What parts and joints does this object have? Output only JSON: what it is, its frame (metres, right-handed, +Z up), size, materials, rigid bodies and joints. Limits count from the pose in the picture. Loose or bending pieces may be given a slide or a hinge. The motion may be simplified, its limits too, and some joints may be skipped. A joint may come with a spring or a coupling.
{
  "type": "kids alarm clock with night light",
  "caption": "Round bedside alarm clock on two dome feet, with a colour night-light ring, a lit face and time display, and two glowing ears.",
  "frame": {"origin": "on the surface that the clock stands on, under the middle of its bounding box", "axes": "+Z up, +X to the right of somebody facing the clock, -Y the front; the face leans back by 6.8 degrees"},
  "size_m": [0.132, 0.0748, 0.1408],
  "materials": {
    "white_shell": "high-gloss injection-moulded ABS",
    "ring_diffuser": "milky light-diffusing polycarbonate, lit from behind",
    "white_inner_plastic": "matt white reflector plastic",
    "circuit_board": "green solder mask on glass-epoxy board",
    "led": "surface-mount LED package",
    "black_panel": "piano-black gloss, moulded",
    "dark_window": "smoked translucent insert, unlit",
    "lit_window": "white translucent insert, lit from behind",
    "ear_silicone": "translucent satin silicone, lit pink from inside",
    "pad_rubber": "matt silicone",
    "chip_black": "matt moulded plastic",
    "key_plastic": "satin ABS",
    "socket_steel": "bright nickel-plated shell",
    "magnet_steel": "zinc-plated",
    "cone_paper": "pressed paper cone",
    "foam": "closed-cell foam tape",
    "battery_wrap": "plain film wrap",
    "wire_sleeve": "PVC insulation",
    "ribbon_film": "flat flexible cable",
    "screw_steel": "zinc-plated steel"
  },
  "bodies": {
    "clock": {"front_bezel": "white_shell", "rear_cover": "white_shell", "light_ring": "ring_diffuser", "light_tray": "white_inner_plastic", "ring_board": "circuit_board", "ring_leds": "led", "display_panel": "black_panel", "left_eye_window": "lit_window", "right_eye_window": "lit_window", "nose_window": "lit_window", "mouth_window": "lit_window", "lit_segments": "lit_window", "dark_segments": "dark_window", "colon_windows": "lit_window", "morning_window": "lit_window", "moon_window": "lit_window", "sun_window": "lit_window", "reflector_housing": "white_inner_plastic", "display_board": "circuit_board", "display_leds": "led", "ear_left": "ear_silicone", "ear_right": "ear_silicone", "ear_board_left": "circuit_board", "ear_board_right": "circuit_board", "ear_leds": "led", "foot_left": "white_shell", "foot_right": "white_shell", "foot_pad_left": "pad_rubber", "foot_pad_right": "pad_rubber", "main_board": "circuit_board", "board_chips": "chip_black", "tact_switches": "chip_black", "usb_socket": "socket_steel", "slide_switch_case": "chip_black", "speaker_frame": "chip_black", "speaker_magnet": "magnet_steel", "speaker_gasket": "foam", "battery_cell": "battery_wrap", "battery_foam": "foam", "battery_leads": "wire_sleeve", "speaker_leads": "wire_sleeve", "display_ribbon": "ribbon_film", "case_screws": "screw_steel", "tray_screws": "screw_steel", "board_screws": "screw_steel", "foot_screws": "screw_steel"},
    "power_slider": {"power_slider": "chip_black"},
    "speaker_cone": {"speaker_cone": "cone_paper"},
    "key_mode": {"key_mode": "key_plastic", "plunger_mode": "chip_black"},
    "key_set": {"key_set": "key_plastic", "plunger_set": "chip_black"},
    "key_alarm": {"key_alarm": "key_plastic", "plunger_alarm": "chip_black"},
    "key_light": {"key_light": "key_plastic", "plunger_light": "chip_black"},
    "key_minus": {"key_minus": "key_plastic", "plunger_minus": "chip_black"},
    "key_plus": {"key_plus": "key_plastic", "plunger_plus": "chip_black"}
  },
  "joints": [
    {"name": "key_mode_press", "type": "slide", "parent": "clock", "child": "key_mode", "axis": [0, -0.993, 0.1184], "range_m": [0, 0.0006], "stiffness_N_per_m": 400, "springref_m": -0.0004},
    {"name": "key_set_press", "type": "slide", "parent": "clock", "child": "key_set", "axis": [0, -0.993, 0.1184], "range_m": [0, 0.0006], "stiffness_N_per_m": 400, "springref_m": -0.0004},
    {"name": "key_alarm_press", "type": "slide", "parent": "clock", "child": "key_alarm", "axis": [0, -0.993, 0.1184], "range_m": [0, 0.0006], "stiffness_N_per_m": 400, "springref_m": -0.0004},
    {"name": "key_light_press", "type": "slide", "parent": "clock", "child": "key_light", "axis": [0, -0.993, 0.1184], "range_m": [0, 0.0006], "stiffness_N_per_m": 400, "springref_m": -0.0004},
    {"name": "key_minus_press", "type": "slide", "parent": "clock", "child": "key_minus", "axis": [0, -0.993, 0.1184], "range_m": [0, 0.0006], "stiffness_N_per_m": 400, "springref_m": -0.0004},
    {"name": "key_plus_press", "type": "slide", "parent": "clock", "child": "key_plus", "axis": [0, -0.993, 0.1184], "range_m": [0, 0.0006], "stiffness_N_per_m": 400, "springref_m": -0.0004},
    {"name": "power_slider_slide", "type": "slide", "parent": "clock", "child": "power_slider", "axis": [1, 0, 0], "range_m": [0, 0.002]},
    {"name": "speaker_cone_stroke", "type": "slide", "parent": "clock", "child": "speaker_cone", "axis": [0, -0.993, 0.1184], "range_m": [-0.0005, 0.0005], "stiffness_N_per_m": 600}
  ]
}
---
The request –
Copy out the whole listing exactly.

Solved problem –
What parts and joints does this object have? Output only JSON: what it is, its frame (metres, right-handed, +Z up), size, materials, rigid bodies and joints. Limits count from the pose in the picture. Loose or bending pieces may be given a slide or a hinge. The motion may be simplified, its limits too, and some joints may be skipped. A joint may come with a spring or a coupling.
{
  "type": "kids alarm clock with night light",
  "caption": "Round bedside alarm clock on two dome feet, with a colour night-light ring, a lit face and time display, and two glowing ears.",
  "frame": {"origin": "on the surface that the clock stands on, under the middle of its bounding box", "axes": "+Z up, +X to the right of somebody facing the clock, -Y the front; the face leans back by 6.8 degrees"},
  "size_m": [0.132, 0.0748, 0.1408],
  "materials": {
    "white_shell": "high-gloss injection-moulded ABS",
    "ring_diffuser": "milky light-diffusing polycarbonate, lit from behind",
    "white_inner_plastic": "matt white reflector plastic",
    "circuit_board": "green solder mask on glass-epoxy board",
    "led": "surface-mount LED package",
    "black_panel": "piano-black gloss, moulded",
    "dark_window": "smoked translucent insert, unlit",
    "lit_window": "white translucent insert, lit from behind",
    "ear_silicone": "translucent satin silicone, lit pink from inside",
    "pad_rubber": "matt silicone",
    "chip_black": "matt moulded plastic",
    "key_plastic": "satin ABS",
    "socket_steel": "bright nickel-plated shell",
    "magnet_steel": "zinc-plated",
    "cone_paper": "pressed paper cone",
    "foam": "closed-cell foam tape",
    "battery_wrap": "plain film wrap",
    "wire_sleeve": "PVC insulation",
    "ribbon_film": "flat flexible cable",
    "screw_steel": "zinc-plated steel"
  },
  "bodies": {
    "clock": {"front_bezel": "white_shell", "rear_cover": "white_shell", "light_ring": "ring_diffuser", "light_tray": "white_inner_plastic", "ring_board": "circuit_board", "ring_leds": "led", "display_panel": "black_panel", "left_eye_window": "lit_window", "right_eye_window": "lit_window", "nose_window": "lit_window", "mouth_window": "lit_window", "lit_segments": "lit_window", "dark_segments": "dark_window", "colon_windows": "lit_window", "morning_window": "lit_window", "moon_window": "lit_window", "sun_window": "lit_window", "reflector_housing": "white_inner_plastic", "display_board": "circuit_board", "display_leds": "led", "ear_left": "ear_silicone", "ear_right": "ear_silicone", "ear_board_left": "circuit_board", "ear_board_right": "circuit_board", "ear_leds": "led", "foot_left": "white_shell", "foot_right": "white_shell", "foot_pad_left": "pad_rubber", "foot_pad_right": "pad_rubber", "main_board": "circuit_board", "board_chips": "chip_black", "tact_switches": "chip_black", "usb_socket": "socket_steel", "slide_switch_case": "chip_black", "speaker_frame": "chip_black", "speaker_magnet": "magnet_steel", "speaker_gasket": "foam", "battery_cell": "battery_wrap", "battery_foam": "foam", "battery_leads": "wire_sleeve", "speaker_leads": "wire_sleeve", "display_ribbon": "ribbon_film", "case_screws": "screw_steel", "tray_screws": "screw_steel", "board_screws": "screw_steel", "foot_screws": "screw_steel"},
    "power_slider": {"power_slider": "chip_black"},
    "speaker_cone": {"speaker_cone": "cone_paper"},
    "key_mode": {"key_mode": "key_plastic", "plunger_mode": "chip_black"},
    "key_set": {"key_set": "key_plastic", "plunger_set": "chip_black"},
    "key_alarm": {"key_alarm": "key_plastic", "plunger_alarm": "chip_black"},
    "key_light": {"key_light": "key_plastic", "plunger_light": "chip_black"},
    "key_minus": {"key_minus": "key_plastic", "plunger_minus": "chip_black"},
    "key_plus": {"key_plus": "key_plastic", "plunger_plus": "chip_black"}
  },
  "joints": [
    {"name": "key_mode_press", "type": "slide", "parent": "clock", "child": "key_mode", "axis": [0, -0.993, 0.1184], "range_m": [0, 0.0006], "stiffness_N_per_m": 400, "springref_m": -0.0004},
    {"name": "key_set_press", "type": "slide", "parent": "clock", "child": "key_set", "axis": [0, -0.993, 0.1184], "range_m": [0, 0.0006], "stiffness_N_per_m": 400, "springref_m": -0.0004},
    {"name": "key_alarm_press", "type": "slide", "parent": "clock", "child": "key_alarm", "axis": [0, -0.993, 0.1184], "range_m": [0, 0.0006], "stiffness_N_per_m": 400, "springref_m": -0.0004},
    {"name": "key_light_press", "type": "slide", "parent": "clock", "child": "key_light", "axis": [0, -0.993, 0.1184], "range_m": [0, 0.0006], "stiffness_N_per_m": 400, "springref_m": -0.0004},
    {"name": "key_minus_press", "type": "slide", "parent": "clock", "child": "key_minus", "axis": [0, -0.993, 0.1184], "range_m": [0, 0.0006], "stiffness_N_per_m": 400, "springref_m": -0.0004},
    {"name": "key_plus_press", "type": "slide", "parent": "clock", "child": "key_plus", "axis": [0, -0.993, 0.1184], "range_m": [0, 0.0006], "stiffness_N_per_m": 400, "springref_m": -0.0004},
    {"name": "power_slider_slide", "type": "slide", "parent": "clock", "child": "power_slider", "axis": [1, 0, 0], "range_m": [0, 0.002]},
    {"name": "speaker_cone_stroke", "type": "slide", "parent": "clock", "child": "speaker_cone", "axis": [0, -0.993, 0.1184], "range_m": [-0.0005, 0.0005], "stiffness_N_per_m": 600}
  ]
}